--- GIVEN RECORDS ---
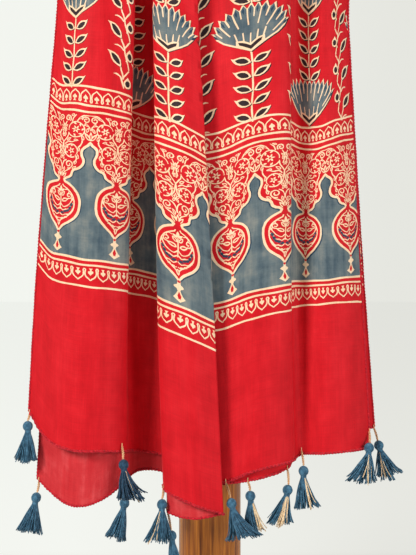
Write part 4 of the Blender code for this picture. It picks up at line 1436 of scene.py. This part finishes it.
def make_world():
    """A pale wall behind the stand, a little dimmer on the right, in a dimmer room."""
    world = bpy.data.worlds.new("studio")
    world.use_nodes = True
    tree = world.node_tree
    bpy.context.scene.world = world
    place = tree.nodes.new("ShaderNodeTexCoord")
    parts = tree.nodes.new("ShaderNodeSeparateXYZ")
    tree.links.new(place.outputs["Generated"], parts.inputs["Vector"])
    shares = []
    for axis, low, high in (("X", *WALL_TURN), ("Y", 0.25, 0.70)):
        share = tree.nodes.new("ShaderNodeMapRange")
        share.inputs["From Min"].default_value = low
        share.inputs["From Max"].default_value = high
        tree.links.new(parts.outputs[axis], share.inputs["Value"])
        shares.append(share.outputs["Result"])
    wall = tree.nodes.new("ShaderNodeMix")
    room = tree.nodes.new("ShaderNodeMix")
    wall.data_type = room.data_type = "RGBA"
    tree.links.new(shares[0], wall.inputs["Factor"])
    wall.inputs[6].default_value = WALL_LEFT
    wall.inputs[7].default_value = WALL_RIGHT
    tree.links.new(shares[1], room.inputs["Factor"])
    room.inputs[6].default_value = ROOM
    tree.links.new(wall.outputs[2], room.inputs[7])
    tree.links.new(room.outputs[2], tree.nodes["Background"].inputs["Color"])


def make_studio():
    """A pale floor that runs into the wall by a painted glow in the wall's tones, brighter on the left,
    behind the stand; a key light from the left and a weak fill from the right.
    """
    make_world()
    floor = Shader("floor", 0.9)
    parts = floor.node("ShaderNodeSeparateXYZ")
    floor.set(parts, Vector=floor.coordinates("Object"))
    behind = floor.node("ShaderNodeMapRange")
    floor.set(behind, Value=parts.outputs["Y"], From_Min=0.0, From_Max=WALL_FOOT)
    share = behind.outputs["Result"]
    cloud = floor.noise(floor.coordinates("Object"), 2.0, 2.0)
    pale = floor.ramp(cloud, [(0.3, (0.70, 0.71, 0.69, 1)), (0.7, (0.74, 0.75, 0.73, 1))])
    floor.set(floor.surface, Base_Color=floor.mix(share, pale, (0.12, 0.12, 0.12, 1)))
    floor.surface.inputs["Specular IOR Level"].default_value = 0.0
    slope = floor.maths("DIVIDE", parts.outputs["X"], floor.maths("ADD", parts.outputs["Y"], VIEW_BACK))
    turn = floor.node("ShaderNodeMapRange")
    floor.set(turn, Value=slope, From_Min=WALL_TURN[0], From_Max=WALL_TURN[1])
    # Painted light: behind the stand the floor glows in the wall's tones, brighter on the left and dimmer on
    # the right, and this glow also lights the cloth from below.
    floor.set(floor.surface, Emission_Color=floor.mix(turn.outputs["Result"], WALL_LEFT, WALL_RIGHT))
    floor.set(floor.surface, Emission_Strength=floor.maths("MULTIPLY", share, FLOOR_GLOW))
    corners = [(x * FLOOR_REACH, y * FLOOR_REACH, 0) for x, y in ((-1, -1), (1, -1), (1, 1), (-1, 1))]
    ground = mesh_object("floor", corners, [(0, 1, 2, 3)], [floor.material], smooth_faces=False)
    area_light("key", (-1.8, -1.8, 1.7), (0, 0, 0.5), (0.7, 0.7), 66.0, (1.0, 0.985, 0.96))
    area_light("fill", (1.9, -1.8, 1.1), (0, 0, 0.5), (1.2, 1.2), 38.0, (0.98, 0.98, 1.0))
    bpy.context.scene.view_settings.view_transform = "Standard"


def finish_wood():
    """The stand's nodes keep their shapes and get their wood."""
    upright = wood_material("wood_upright", (240.0, 240.0, 5.0))
    level = wood_material("wood_level", (5.0, 240.0, 240.0))
    for name, material in (("post", upright), ("base", level), ("arm_left", level), ("arm_right", level)):
        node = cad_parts[name]
        for slot in node.material_slots:
            slot.material = material


# The print's inks, in the order of their numbers: colour, where the dye took deep and pale, and how mottled
INKS = (
    ("red_ground", (0.62, 0.006, 0.013, 1), (0.50, 0.003, 0.008, 1), (0.72, 0.014, 0.022, 1), 0.7),
    ("cream_resist", (0.92, 0.66, 0.42, 1), (0.84, 0.52, 0.30, 1), (0.96, 0.76, 0.54, 1), 0.6),
    ("indigo_ground", (0.115, 0.152, 0.165, 1), (0.042, 0.074, 0.100, 1), (0.245, 0.252, 0.225, 1), 0.95),
    ("indigo_deep", (0.020, 0.050, 0.085, 1), (0.012, 0.030, 0.055, 1), (0.040, 0.085, 0.120, 1), 0.7),
    ("leaf_dark", (0.030, 0.016, 0.018, 1), (0.018, 0.010, 0.012, 1), (0.050, 0.028, 0.030, 1), 0.7),
    # The last row is no ink but painted light: a paler red for where light would shine through the left end's
    # back layer.
    ("red_painted_backlight", (0.60, 0.030, 0.036, 1), (0.52, 0.015, 0.021, 1), (0.70, 0.075, 0.080, 1), 0.8),
)
# The edges' thread and the tassels' and ties' yarns: colour, deep and pale, and the scale of their shades
YARNS = (
    ("red_thread", (0.50, 0.007, 0.018, 1), (0.26, 0.003, 0.010, 1), (0.70, 0.020, 0.035, 1), 520.0),
    ("indigo_yarn", (0.045, 0.135, 0.215, 1), (0.022, 0.070, 0.120, 1), (0.085, 0.215, 0.325, 1), 260.0),
    # A darker copy of the indigo yarn, painted shade for the tassel that hangs in the cloth's shadow.
    ("indigo_yarn_painted_shade", (0.020, 0.060, 0.110, 1), (0.010, 0.032, 0.060, 1),
    (0.045, 0.115, 0.190, 1), 260.0),
    ("peach_cord", (0.78, 0.44, 0.22, 1), (0.60, 0.30, 0.13, 1), (0.90, 0.60, 0.34, 1), 500.0),
    ("cream_yarn", (0.88, 0.66, 0.40, 1), (0.74, 0.50, 0.27, 1), (0.94, 0.76, 0.52, 1), 300.0),
)
PAINTED_SHADE_TASSEL = 1  # the tassel that hangs in the cloth's shadow, given the darker yarn as painted shade
FIRST_SEED = 11


def main():
    make_camera()
    make_studio()
    finish_wood()
    inks = [cloth_material(*row) for row in INKS]
    thread, yarn, painted_shade_yarn, cord, pale = (yarn_material(*row) for row in YARNS)
    cloth = Stole()
    stole = {}
    for end in ("left", "right"):
        half = Half(cloth, end)
        piece = make_cloth(half, inks)
        edges = make_edges(half, thread)
        stole[end] = (piece, edges)
        for found in (piece, edges):
            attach(found, "root")
        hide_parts("stole")
    for i, values in enumerate(TASSELS):
        row = dict(zip(TASSEL_COLUMNS, values))
        name = f"tassel_{row['end']}_{i % 6 + 1}"
        width = row["across"] / 1000 if row["layer"] == "front" else STOLE_WIDTH - row["across"] / 1000
        top = tie_top(cloth, row, width)
        down = leaning(row["tie_left"], row["tie_forward"]) @ Vector((0, 0, -1))
        bottom = top + down * (row["tie"] / 1000)
        tie = make_tie(name, top, bottom, cord)
        look = dict(zip(LOOK_COLUMNS, TASSEL_LOOKS[i]))
        # Painted shade: the tassel in the cloth's shadow gets the darker copy of the indigo yarn.
        shade = painted_shade_yarn if i == PAINTED_SHADE_TASSEL else yarn
        tassel = make_tassel(name, row, look, bottom, shade, pale, FIRST_SEED + i)
        for piece, node, slot in ((tie, name + "_tie", "cream_cord"), (tassel, name, "indigo_yarn")):
            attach(piece, "root")
            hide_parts(node)


main()
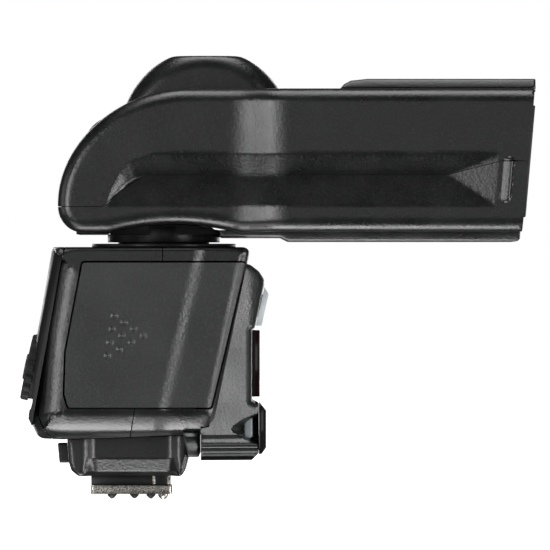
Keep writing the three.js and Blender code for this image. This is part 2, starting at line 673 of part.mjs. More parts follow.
---
● WHAT IS EXPECTED:
Search the data for the string "name" and copy each line where it appears.

● RESULT BELOW:
    for name, material in (("post", upright), ("base", level), ("arm_left", level), ("arm_right", level)):
        node = cad_parts[name]
        name = f"tassel_{row['end']}_{i % 6 + 1}"
        tie = make_tie(name, top, bottom, cord)
        tassel = make_tassel(name, row, look, bottom, shade, pale, FIRST_SEED + i)
        for piece, node, slot in ((tie, name + "_tie", "cream_cord"), (tassel, name, "indigo_yarn")):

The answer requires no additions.